Dataset extract

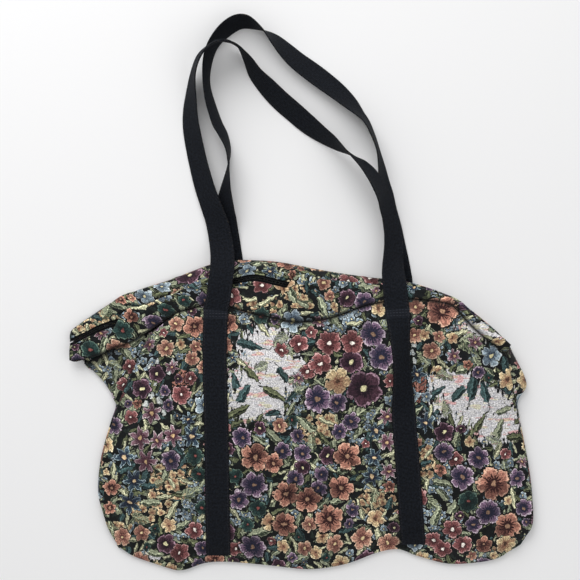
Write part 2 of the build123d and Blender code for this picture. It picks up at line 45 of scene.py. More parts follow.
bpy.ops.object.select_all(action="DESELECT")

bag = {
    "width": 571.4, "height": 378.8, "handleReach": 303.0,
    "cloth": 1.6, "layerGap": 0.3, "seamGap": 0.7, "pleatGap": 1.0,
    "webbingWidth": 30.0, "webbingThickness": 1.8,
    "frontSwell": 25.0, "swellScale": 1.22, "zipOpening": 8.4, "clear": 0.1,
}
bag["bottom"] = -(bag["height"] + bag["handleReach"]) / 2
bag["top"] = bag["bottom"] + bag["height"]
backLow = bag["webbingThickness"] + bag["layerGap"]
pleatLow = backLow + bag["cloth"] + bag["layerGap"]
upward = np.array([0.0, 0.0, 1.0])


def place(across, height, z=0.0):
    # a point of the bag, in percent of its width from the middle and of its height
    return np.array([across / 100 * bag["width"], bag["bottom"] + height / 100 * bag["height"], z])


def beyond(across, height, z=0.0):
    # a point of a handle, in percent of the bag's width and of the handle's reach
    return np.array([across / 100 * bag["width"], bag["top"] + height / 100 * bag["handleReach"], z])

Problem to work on
Reproduce the material in full, with no word added or dropped.

Task output
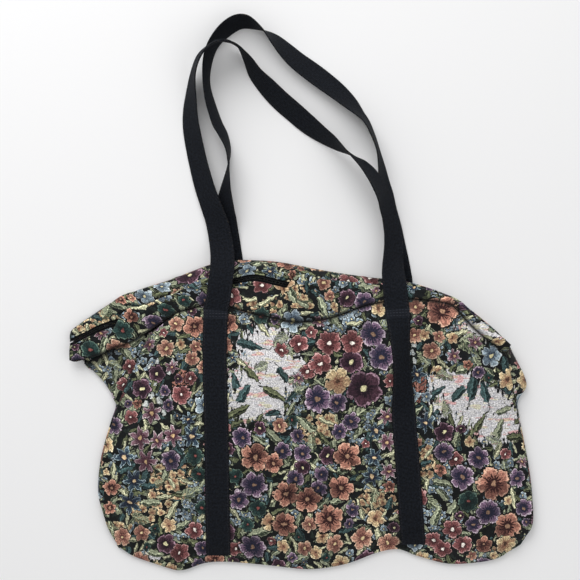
Write part 2 of the build123d and Blender code for this picture. It picks up at line 45 of scene.py. More parts follow.
bpy.ops.object.select_all(action="DESELECT")

bag = {
    "width": 571.4, "height": 378.8, "handleReach": 303.0,
    "cloth": 1.6, "layerGap": 0.3, "seamGap": 0.7, "pleatGap": 1.0,
    "webbingWidth": 30.0, "webbingThickness": 1.8,
    "frontSwell": 25.0, "swellScale": 1.22, "zipOpening": 8.4, "clear": 0.1,
}
bag["bottom"] = -(bag["height"] + bag["handleReach"]) / 2
bag["top"] = bag["bottom"] + bag["height"]
backLow = bag["webbingThickness"] + bag["layerGap"]
pleatLow = backLow + bag["cloth"] + bag["layerGap"]
upward = np.array([0.0, 0.0, 1.0])


def place(across, height, z=0.0):
    # a point of the bag, in percent of its width from the middle and of its height
    return np.array([across / 100 * bag["width"], bag["bottom"] + height / 100 * bag["height"], z])


def beyond(across, height, z=0.0):
    # a point of a handle, in percent of the bag's width and of the handle's reach
    return np.array([across / 100 * bag["width"], bag["top"] + height / 100 * bag["handleReach"], z])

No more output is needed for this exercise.